### Directive
Write out, precisely and in full, each line of the material.

### Input data
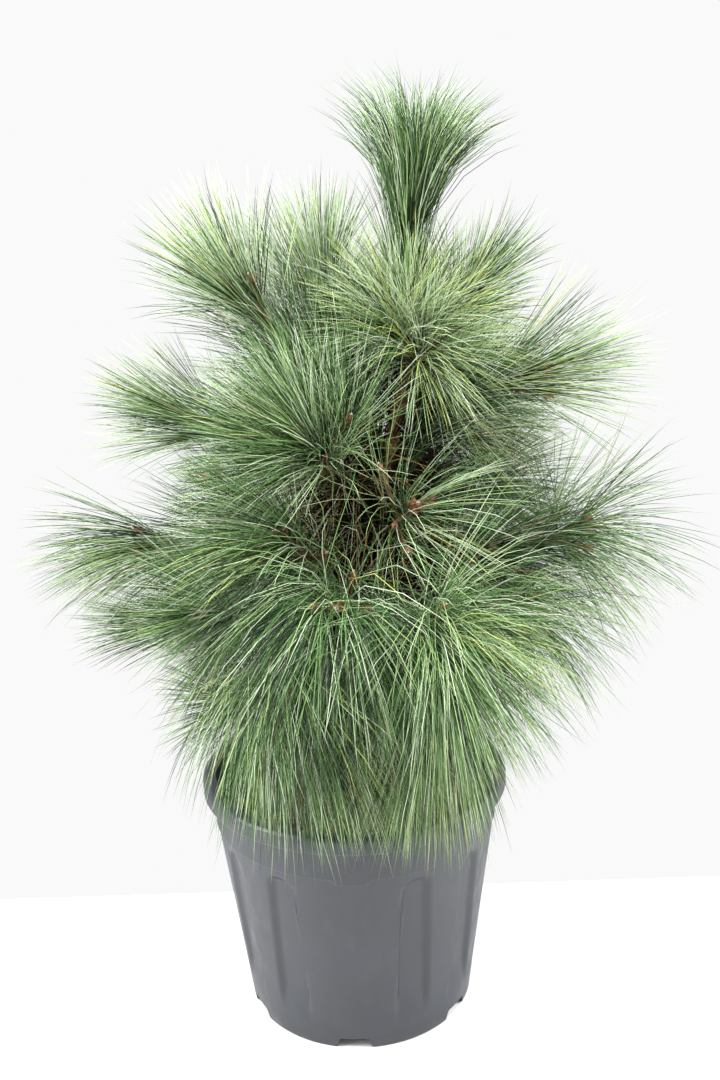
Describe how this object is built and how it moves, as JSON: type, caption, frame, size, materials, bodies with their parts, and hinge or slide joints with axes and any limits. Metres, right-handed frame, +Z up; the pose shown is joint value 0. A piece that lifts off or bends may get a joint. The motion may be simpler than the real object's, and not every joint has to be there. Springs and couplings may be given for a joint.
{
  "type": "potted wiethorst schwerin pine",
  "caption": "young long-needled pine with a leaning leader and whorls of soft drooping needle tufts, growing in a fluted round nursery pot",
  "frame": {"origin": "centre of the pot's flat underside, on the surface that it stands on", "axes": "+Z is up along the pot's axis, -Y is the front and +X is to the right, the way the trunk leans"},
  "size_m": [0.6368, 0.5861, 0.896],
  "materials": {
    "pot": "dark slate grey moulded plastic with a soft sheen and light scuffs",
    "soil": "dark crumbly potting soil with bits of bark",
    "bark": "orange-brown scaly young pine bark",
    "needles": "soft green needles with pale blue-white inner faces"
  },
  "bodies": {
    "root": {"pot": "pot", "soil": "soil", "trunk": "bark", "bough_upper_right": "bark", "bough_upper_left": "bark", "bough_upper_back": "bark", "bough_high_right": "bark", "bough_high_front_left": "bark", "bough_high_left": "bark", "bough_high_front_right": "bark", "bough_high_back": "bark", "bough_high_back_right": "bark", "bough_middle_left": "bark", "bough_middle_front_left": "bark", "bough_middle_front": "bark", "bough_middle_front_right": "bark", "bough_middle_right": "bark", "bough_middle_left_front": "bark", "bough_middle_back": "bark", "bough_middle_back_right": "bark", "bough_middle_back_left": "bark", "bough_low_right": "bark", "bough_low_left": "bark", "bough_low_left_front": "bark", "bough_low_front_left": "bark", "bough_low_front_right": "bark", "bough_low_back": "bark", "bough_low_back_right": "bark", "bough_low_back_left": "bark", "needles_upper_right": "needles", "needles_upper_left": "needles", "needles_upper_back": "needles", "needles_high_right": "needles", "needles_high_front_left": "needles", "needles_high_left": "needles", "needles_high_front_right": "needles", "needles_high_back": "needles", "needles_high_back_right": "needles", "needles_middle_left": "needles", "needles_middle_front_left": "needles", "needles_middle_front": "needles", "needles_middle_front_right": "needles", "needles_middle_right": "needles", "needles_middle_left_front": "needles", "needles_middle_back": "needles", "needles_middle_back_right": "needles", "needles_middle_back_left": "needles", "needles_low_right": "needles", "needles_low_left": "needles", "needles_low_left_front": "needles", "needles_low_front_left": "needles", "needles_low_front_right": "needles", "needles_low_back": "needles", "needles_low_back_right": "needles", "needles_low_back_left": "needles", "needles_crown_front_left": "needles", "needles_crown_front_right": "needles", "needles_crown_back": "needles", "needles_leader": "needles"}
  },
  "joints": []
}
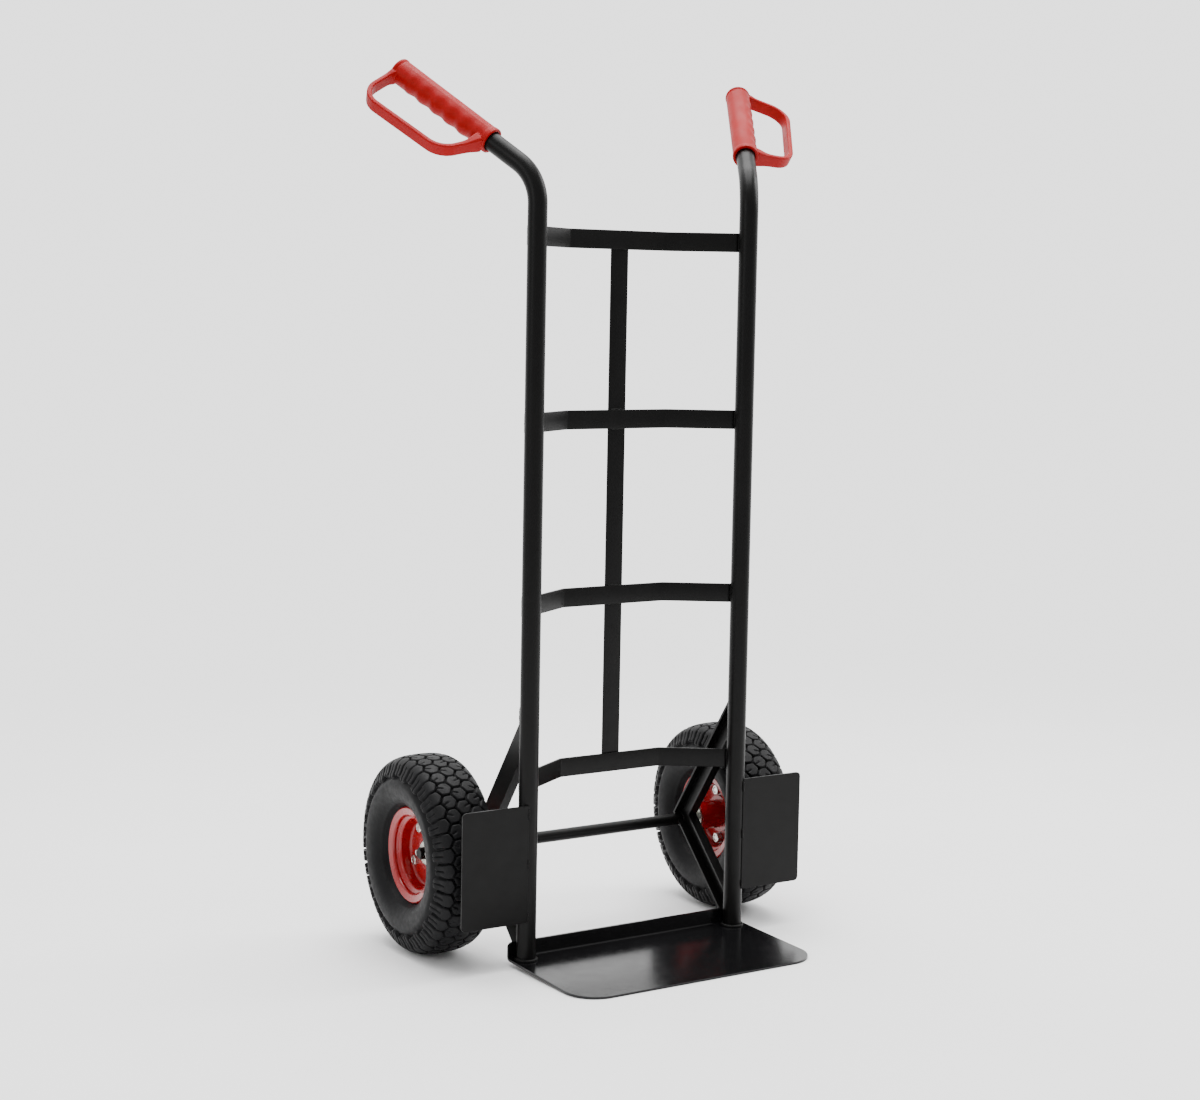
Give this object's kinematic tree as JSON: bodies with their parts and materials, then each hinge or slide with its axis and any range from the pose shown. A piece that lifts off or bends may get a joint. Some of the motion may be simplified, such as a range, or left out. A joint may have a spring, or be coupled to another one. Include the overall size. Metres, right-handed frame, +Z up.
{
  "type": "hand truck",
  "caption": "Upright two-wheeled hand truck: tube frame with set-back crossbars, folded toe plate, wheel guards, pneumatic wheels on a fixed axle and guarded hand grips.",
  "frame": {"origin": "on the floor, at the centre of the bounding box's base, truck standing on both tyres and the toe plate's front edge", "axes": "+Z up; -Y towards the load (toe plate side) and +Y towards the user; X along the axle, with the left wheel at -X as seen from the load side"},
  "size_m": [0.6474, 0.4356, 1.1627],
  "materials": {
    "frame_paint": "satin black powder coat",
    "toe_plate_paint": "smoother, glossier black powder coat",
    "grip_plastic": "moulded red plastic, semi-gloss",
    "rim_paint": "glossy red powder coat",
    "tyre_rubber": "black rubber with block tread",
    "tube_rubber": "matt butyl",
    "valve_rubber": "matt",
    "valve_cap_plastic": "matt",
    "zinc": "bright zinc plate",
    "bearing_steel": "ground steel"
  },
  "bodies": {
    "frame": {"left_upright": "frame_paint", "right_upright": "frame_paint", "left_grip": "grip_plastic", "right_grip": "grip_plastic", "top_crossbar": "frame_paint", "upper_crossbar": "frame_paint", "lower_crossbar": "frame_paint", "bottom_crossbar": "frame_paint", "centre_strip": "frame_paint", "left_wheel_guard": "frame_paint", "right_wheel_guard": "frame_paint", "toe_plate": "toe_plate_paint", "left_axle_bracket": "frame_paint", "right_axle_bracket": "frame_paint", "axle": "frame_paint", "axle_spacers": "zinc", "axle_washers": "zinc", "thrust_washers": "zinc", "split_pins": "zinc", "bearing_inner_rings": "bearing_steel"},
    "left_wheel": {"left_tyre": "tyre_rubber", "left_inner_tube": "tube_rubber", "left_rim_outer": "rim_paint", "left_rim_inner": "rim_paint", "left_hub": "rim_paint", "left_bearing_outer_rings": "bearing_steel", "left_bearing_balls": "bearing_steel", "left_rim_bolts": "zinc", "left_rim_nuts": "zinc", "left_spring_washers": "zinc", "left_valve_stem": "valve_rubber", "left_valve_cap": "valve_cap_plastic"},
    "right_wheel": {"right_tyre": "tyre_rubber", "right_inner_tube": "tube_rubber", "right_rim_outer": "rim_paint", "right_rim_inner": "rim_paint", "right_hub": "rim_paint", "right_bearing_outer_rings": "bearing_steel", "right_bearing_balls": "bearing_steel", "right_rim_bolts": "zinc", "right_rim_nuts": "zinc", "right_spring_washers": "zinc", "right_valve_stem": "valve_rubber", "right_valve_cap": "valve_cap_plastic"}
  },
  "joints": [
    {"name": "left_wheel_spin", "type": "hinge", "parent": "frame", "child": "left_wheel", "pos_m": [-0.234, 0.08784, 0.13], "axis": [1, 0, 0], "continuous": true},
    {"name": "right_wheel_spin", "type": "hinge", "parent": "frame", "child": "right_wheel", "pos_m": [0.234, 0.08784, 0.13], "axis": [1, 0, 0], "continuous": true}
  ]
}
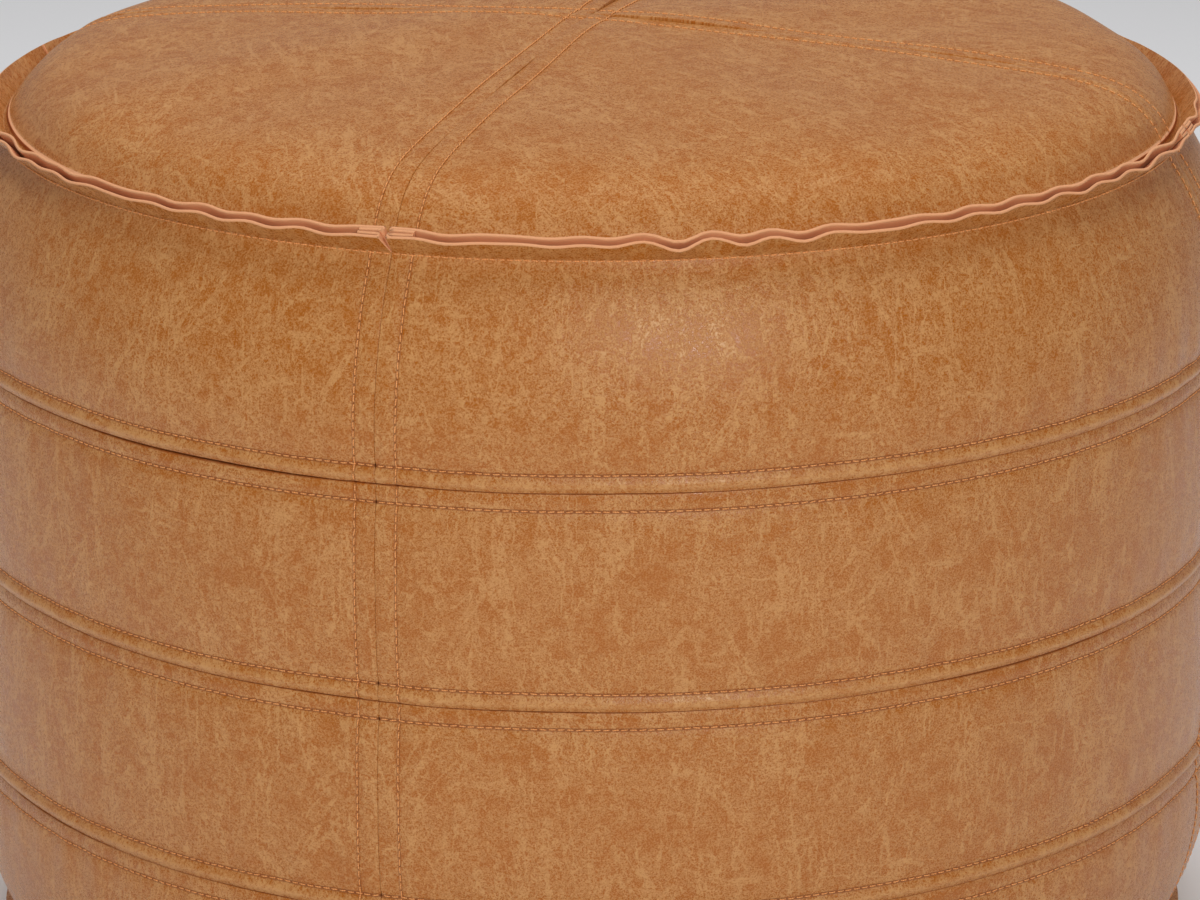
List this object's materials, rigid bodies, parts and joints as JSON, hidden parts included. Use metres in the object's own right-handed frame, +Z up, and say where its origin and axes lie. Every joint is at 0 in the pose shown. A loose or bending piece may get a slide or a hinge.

### Solved problem
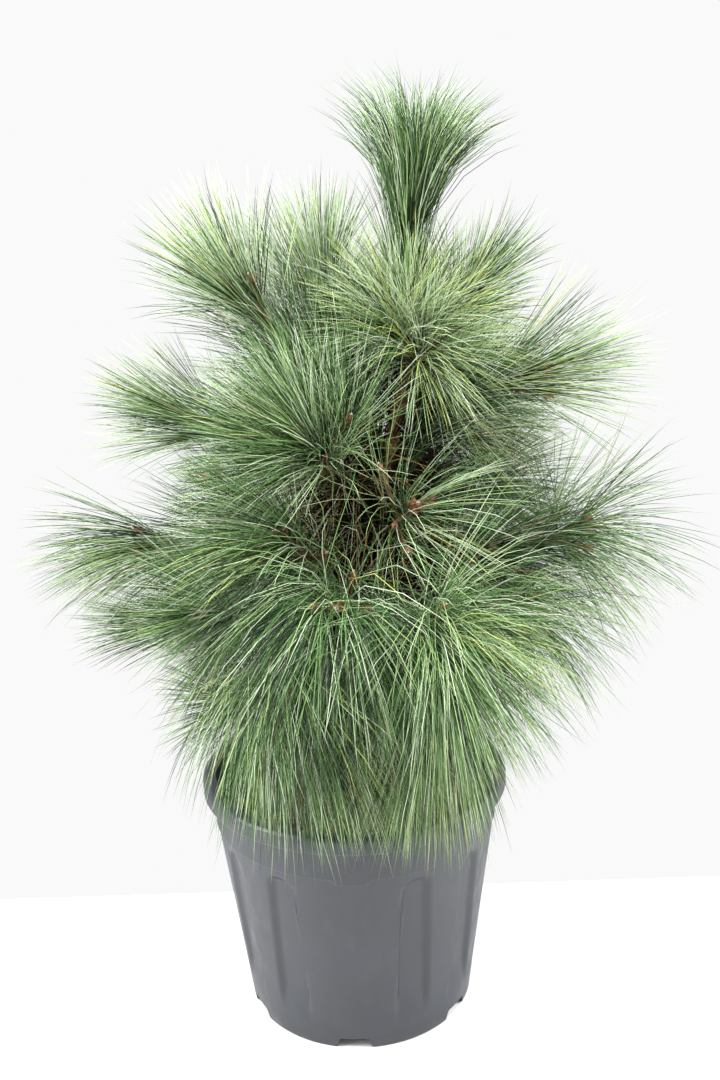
Describe how this object is built and how it moves, as JSON: type, caption, frame, size, materials, bodies with their parts, and hinge or slide joints with axes and any limits. Metres, right-handed frame, +Z up; the pose shown is joint value 0. A piece that lifts off or bends may get a joint. The motion may be simpler than the real object's, and not every joint has to be there. Springs and couplings may be given for a joint.
{
  "type": "potted wiethorst schwerin pine",
  "caption": "young long-needled pine with a leaning leader and whorls of soft drooping needle tufts, growing in a fluted round nursery pot",
  "frame": {"origin": "centre of the pot's flat underside, on the surface that it stands on", "axes": "+Z is up along the pot's axis, -Y is the front and +X is to the right, the way the trunk leans"},
  "size_m": [0.6368, 0.5861, 0.896],
  "materials": {
    "pot": "dark slate grey moulded plastic with a soft sheen and light scuffs",
    "soil": "dark crumbly potting soil with bits of bark",
    "bark": "orange-brown scaly young pine bark",
    "needles": "soft green needles with pale blue-white inner faces"
  },
  "bodies": {
    "root": {"pot": "pot", "soil": "soil", "trunk": "bark", "bough_upper_right": "bark", "bough_upper_left": "bark", "bough_upper_back": "bark", "bough_high_right": "bark", "bough_high_front_left": "bark", "bough_high_left": "bark", "bough_high_front_right": "bark", "bough_high_back": "bark", "bough_high_back_right": "bark", "bough_middle_left": "bark", "bough_middle_front_left": "bark", "bough_middle_front": "bark", "bough_middle_front_right": "bark", "bough_middle_right": "bark", "bough_middle_left_front": "bark", "bough_middle_back": "bark", "bough_middle_back_right": "bark", "bough_middle_back_left": "bark", "bough_low_right": "bark", "bough_low_left": "bark", "bough_low_left_front": "bark", "bough_low_front_left": "bark", "bough_low_front_right": "bark", "bough_low_back": "bark", "bough_low_back_right": "bark", "bough_low_back_left": "bark", "needles_upper_right": "needles", "needles_upper_left": "needles", "needles_upper_back": "needles", "needles_high_right": "needles", "needles_high_front_left": "needles", "needles_high_left": "needles", "needles_high_front_right": "needles", "needles_high_back": "needles", "needles_high_back_right": "needles", "needles_middle_left": "needles", "needles_middle_front_left": "needles", "needles_middle_front": "needles", "needles_middle_front_right": "needles", "needles_middle_right": "needles", "needles_middle_left_front": "needles", "needles_middle_back": "needles", "needles_middle_back_right": "needles", "needles_middle_back_left": "needles", "needles_low_right": "needles", "needles_low_left": "needles", "needles_low_left_front": "needles", "needles_low_front_left": "needles", "needles_low_front_right": "needles", "needles_low_back": "needles", "needles_low_back_right": "needles", "needles_low_back_left": "needles", "needles_crown_front_left": "needles", "needles_crown_front_right": "needles", "needles_crown_back": "needles", "needles_leader": "needles"}
  },
  "joints": []
}
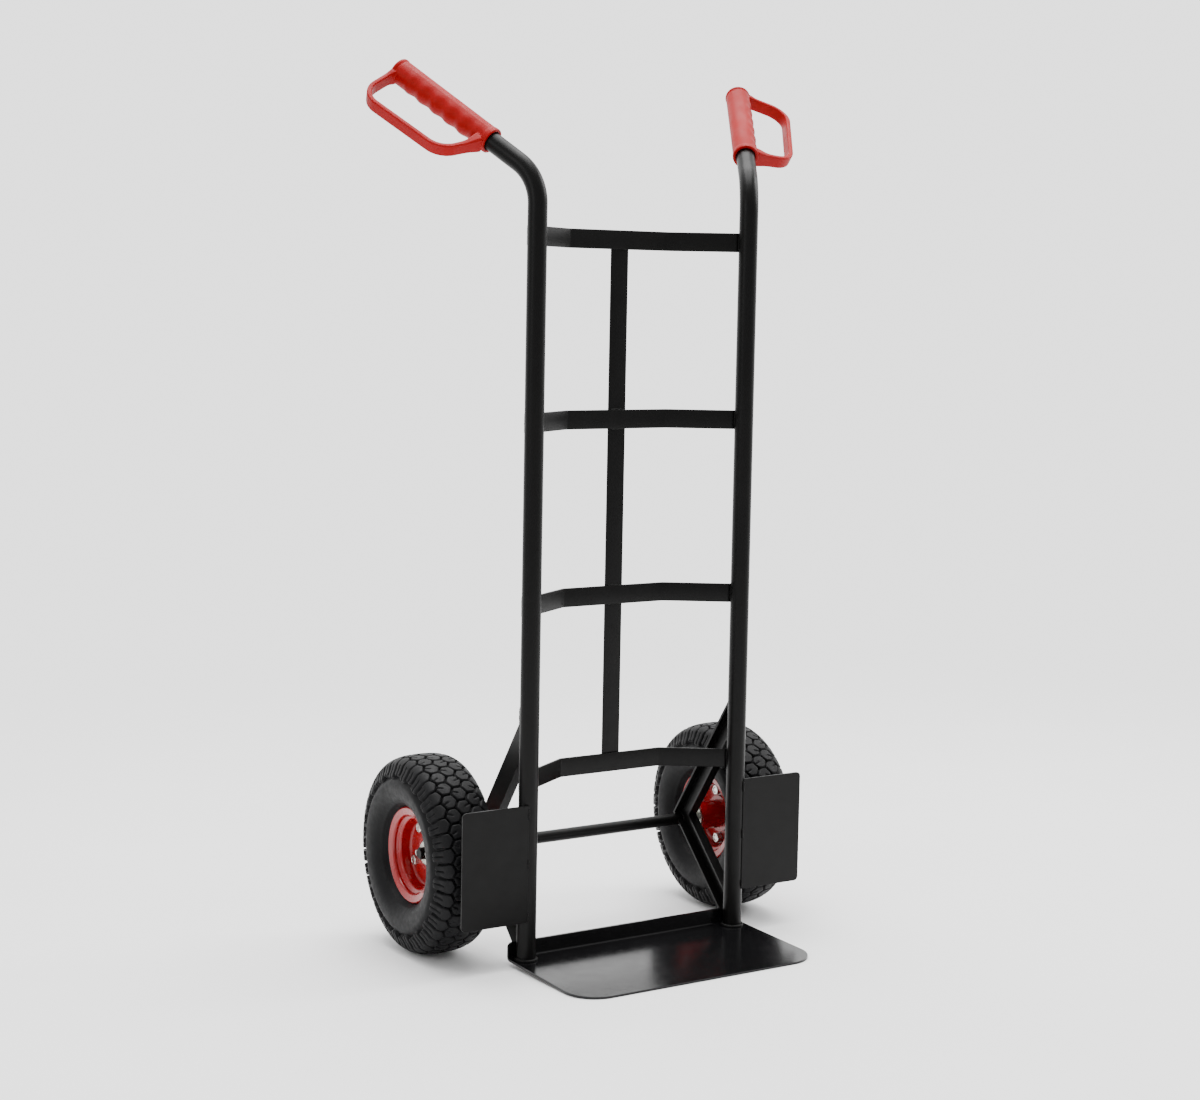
Give this object's kinematic tree as JSON: bodies with their parts and materials, then each hinge or slide with its axis and any range from the pose shown. A piece that lifts off or bends may get a joint. Some of the motion may be simplified, such as a range, or left out. A joint may have a spring, or be coupled to another one. Include the overall size. Metres, right-handed frame, +Z up.
{
  "type": "hand truck",
  "caption": "Upright two-wheeled hand truck: tube frame with set-back crossbars, folded toe plate, wheel guards, pneumatic wheels on a fixed axle and guarded hand grips.",
  "frame": {"origin": "on the floor, at the centre of the bounding box's base, truck standing on both tyres and the toe plate's front edge", "axes": "+Z up; -Y towards the load (toe plate side) and +Y towards the user; X along the axle, with the left wheel at -X as seen from the load side"},
  "size_m": [0.6474, 0.4356, 1.1627],
  "materials": {
    "frame_paint": "satin black powder coat",
    "toe_plate_paint": "smoother, glossier black powder coat",
    "grip_plastic": "moulded red plastic, semi-gloss",
    "rim_paint": "glossy red powder coat",
    "tyre_rubber": "black rubber with block tread",
    "tube_rubber": "matt butyl",
    "valve_rubber": "matt",
    "valve_cap_plastic": "matt",
    "zinc": "bright zinc plate",
    "bearing_steel": "ground steel"
  },
  "bodies": {
    "frame": {"left_upright": "frame_paint", "right_upright": "frame_paint", "left_grip": "grip_plastic", "right_grip": "grip_plastic", "top_crossbar": "frame_paint", "upper_crossbar": "frame_paint", "lower_crossbar": "frame_paint", "bottom_crossbar": "frame_paint", "centre_strip": "frame_paint", "left_wheel_guard": "frame_paint", "right_wheel_guard": "frame_paint", "toe_plate": "toe_plate_paint", "left_axle_bracket": "frame_paint", "right_axle_bracket": "frame_paint", "axle": "frame_paint", "axle_spacers": "zinc", "axle_washers": "zinc", "thrust_washers": "zinc", "split_pins": "zinc", "bearing_inner_rings": "bearing_steel"},
    "left_wheel": {"left_tyre": "tyre_rubber", "left_inner_tube": "tube_rubber", "left_rim_outer": "rim_paint", "left_rim_inner": "rim_paint", "left_hub": "rim_paint", "left_bearing_outer_rings": "bearing_steel", "left_bearing_balls": "bearing_steel", "left_rim_bolts": "zinc", "left_rim_nuts": "zinc", "left_spring_washers": "zinc", "left_valve_stem": "valve_rubber", "left_valve_cap": "valve_cap_plastic"},
    "right_wheel": {"right_tyre": "tyre_rubber", "right_inner_tube": "tube_rubber", "right_rim_outer": "rim_paint", "right_rim_inner": "rim_paint", "right_hub": "rim_paint", "right_bearing_outer_rings": "bearing_steel", "right_bearing_balls": "bearing_steel", "right_rim_bolts": "zinc", "right_rim_nuts": "zinc", "right_spring_washers": "zinc", "right_valve_stem": "valve_rubber", "right_valve_cap": "valve_cap_plastic"}
  },
  "joints": [
    {"name": "left_wheel_spin", "type": "hinge", "parent": "frame", "child": "left_wheel", "pos_m": [-0.234, 0.08784, 0.13], "axis": [1, 0, 0], "continuous": true},
    {"name": "right_wheel_spin", "type": "hinge", "parent": "frame", "child": "right_wheel", "pos_m": [0.234, 0.08784, 0.13], "axis": [1, 0, 0], "continuous": true}
  ]
}
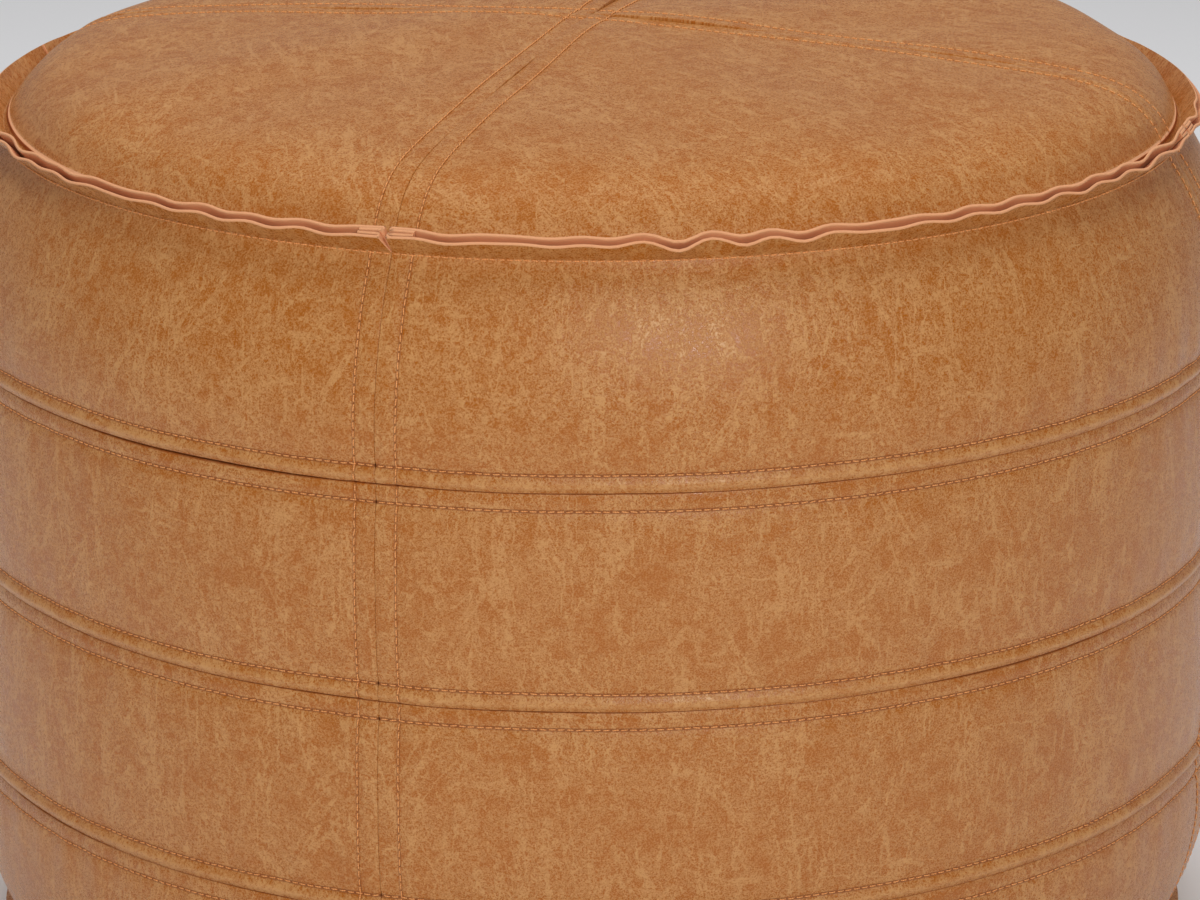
List this object's materials, rigid bodies, parts and joints as JSON, hidden parts included. Use metres in the object's own right-handed frame, +Z up, and say where its origin and axes lie. Every joint is at 0 in the pose shown. A loose or bending piece may get a slide or a hinge.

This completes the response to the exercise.